According to a press release, the program will start as a one-year pilot in partnership with the private company Zipcar, but the city is already projecting cost savings four years out at more than $500,000 in reduced fuel, maintenance, and vehicle purchase costs.
There is solid precedent for that kind of thinking. Washington has a succesful program, as does Philadelphia. In fact, when Philadelphia started their program in 2004, the City was able to sell off 329 vehicles.
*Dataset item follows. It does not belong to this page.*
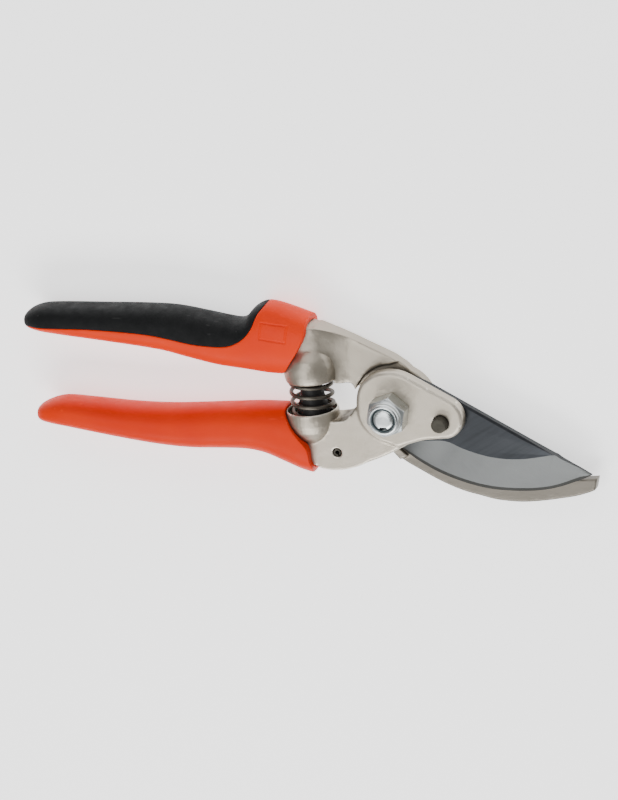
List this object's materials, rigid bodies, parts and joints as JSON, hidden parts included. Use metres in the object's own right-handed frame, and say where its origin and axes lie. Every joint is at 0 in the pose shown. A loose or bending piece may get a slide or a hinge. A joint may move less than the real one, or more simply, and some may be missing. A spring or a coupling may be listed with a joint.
{
  "type": "pruning shears",
  "caption": "Bypass pruning shears with a curved blade, hooked counter-blade, coil spring between sleeved handles and a bolted pivot.",
  "frame": {"origin": "on the pivot axis, at the flat underside of the pivot bolt's head", "axes": "+X towards the blade's tip, +Y towards the upper handle, +Z along the pivot axis from the bolt's head to its nut"},
  "size_m": [0.2044, 0.0755, 0.0253],
  "materials": {
    "lever_steel": "satin nickel plate on a forged surface",
    "blade_steel": "dark flat with a brighter ground bevel",
    "rivet_steel": "dark, dull",
    "zinc_steel": "bright zinc plate",
    "nylon": "dark nylon ring",
    "spring_steel": "dark oiled wire",
    "black_rubber": "matt",
    "orange_sleeve": "smooth satin dipped vinyl",
    "orange_shell": "satin moulded plastic",
    "black_pad": "matt soft-touch"
  },
  "bodies": {
    "blade_side": {"blade_lever": "lever_steel", "blade": "blade_steel", "blade_rivet": "rivet_steel", "pivot_bolt": "zinc_steel", "head_washer": "zinc_steel", "pivot_nut": "zinc_steel", "nut_insert": "nylon", "roll_pin": "rivet_steel", "rubber_buffer": "black_rubber", "main_spring": "spring_steel", "lower_grip": "orange_sleeve"},
    "hook_side": {"hook_lever": "lever_steel", "upper_grip_shell": "orange_shell", "upper_grip_pad": "black_pad"},
    "catch": {"lock_catch": "lever_steel"}
  },
  "joints": [
    {"name": "handles_open", "type": "hinge", "parent": "blade_side", "child": "hook_side", "pos_m": [0, 0, 0.00625], "axis": [0, 0, -1], "range_deg": [0, 28], "stiffness_Nm_per_rad": 2.4, "springref_deg": 34.38, "deforming": ["main_spring"]},
    {"name": "catch_turn", "type": "hinge", "parent": "blade_side", "child": "catch", "pos_m": [-0.0215, -0.0154, 0.00155], "axis": [0, 0, -1], "range_deg": [0, 14]}
  ]
}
In New York City, Mayor Bloomberg ordered City agencies last year to reduce non-emergency, light-duty vehicles by 10 percent, resulting in the sale of 750 vehicles already, 50 additional cars will be sold as part of the pilot program announced Tuesday.
The New York City program will also use a computer reservation system and restrict the amount of cars available during rush hours to prevent the shared vehicles from being used for, or clogging commutes. After hours, most of the 23 hybrid cars and 2 mid-sized vans, will be open for public reservation.
When Austin launched a similar program with 200 cars in May 2009, initial demand was triple expectations. That program also offered a feature that let city workers check out cars for personal use with a pay-by-the-minute rate to remove the incentive to bring your own car for personal transport and running errands. Oh, and Austin used a fleet Smart cars, easier parking that way, cute too.